Now the rate risk, in numbers. If prime rises 2 percentage points and your HELOC rate moves to 9.43%: the interest-only payment climbs from $309.58 to about $392.92, and the repayment-period payment climbs from $400.66 to about $463.78, an extra $63.12 a month on the same balance. Nothing you did changed; the Fed did. That swing, on top of the interest-only-to-amortizing jump, is the honest price of the HELOC's flexibility.
The takeaway from the math: for a full, immediate draw of a known amount, the fixed loan usually wins on peace of mind even at a slightly higher sticker rate. The HELOC math improves the more your draws are spread out, partial, or uncertain.

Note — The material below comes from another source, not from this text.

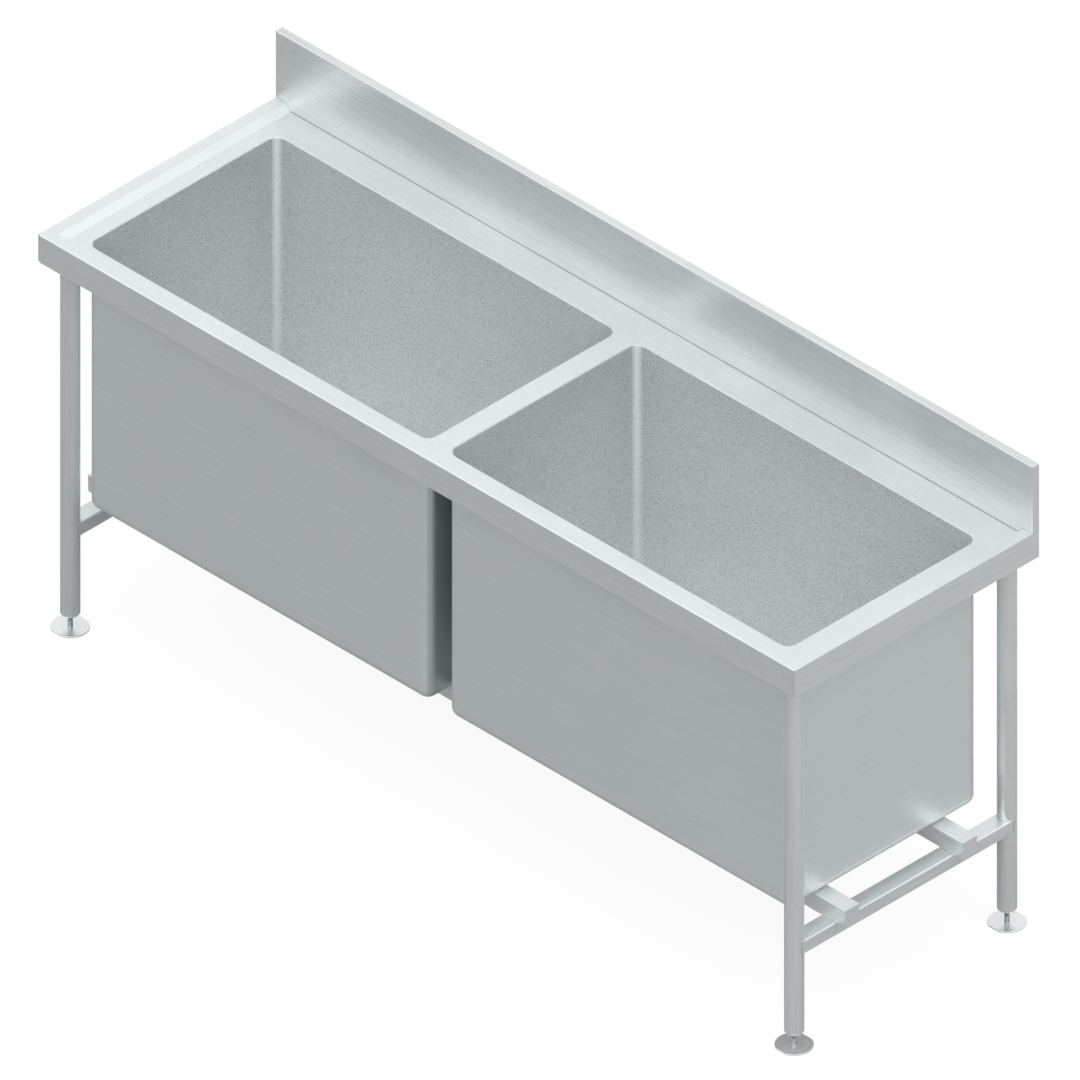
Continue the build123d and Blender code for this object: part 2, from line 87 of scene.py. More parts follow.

Both put your house on the line
Neither product is "cheap money"; both are cheap because your house is the collateral. Miss enough payments on either and the lender can foreclose, even if your first mortgage is current. That is the real difference between home equity borrowing and a personal loan or credit card, where default wrecks your credit but does not take your home.
That is also why neither belongs behind discretionary spending. Financing a vacation, a wedding, or a car against your house converts a short-lived expense into a decade of secured debt on a depreciating (or already consumed) purchase. Home equity debt makes sense when it funds something durable: the home itself, or retiring more expensive debt with a disciplined plan.
There is also a hard ceiling on how much you can tap. Most lenders cap combined loan-to-value (CLTV), your first mortgage plus the new loan or line, at 80% to 85% of the home's appraised value. On a $400,000 home with a $250,000 mortgage balance, an 80% cap means total secured debt of $320,000, so at most $70,000 of borrowable equity, regardless of which product you pick. Run your own numbers in the home equity calculator before falling in love with a project budget.
The tax note, and the alternatives
Taxes: under the post-2017 rules (the Tax Cuts and Jobs Act, made permanent by the 2025 tax law), interest on a HELOC or home equity loan is deductible only if the proceeds buy, build, or substantially improve the home securing the loan, and only if you itemize. Renovation draws can qualify; using the same line to consolidate credit cards or buy a car does not, no matter what the loan is called. Home equity debt also counts against the overall $750,000 cap on mortgage debt eligible for the interest deduction. Keep records of what each draw paid for.
Two alternatives deserve a look before you commit:
- Cash-out refinance: replace your first mortgage with a bigger one and pocket the difference. This only makes sense when your existing first-mortgage rate is higher than today's refinance rates, because a cash-out reprices your entire balance, not just the new money. If you locked a low rate years ago, a second-lien HELOC or home equity loan preserves it. Compare both paths in our cash-out refinance calculator.
- Personal loan: for smaller, shorter needs (roughly under $15,000 to $20,000, paid off in 2 to 5 years), an unsecured personal loan carries a higher rate but no closing costs, funds in days, and never puts your house at risk. Price one against the home equity route with the personal loan calculator.
The pattern: home equity products win on rate, alternatives win on either speed and safety (personal loan) or on restructuring everything at once (cash-out refi, when first-mortgage rates cooperate).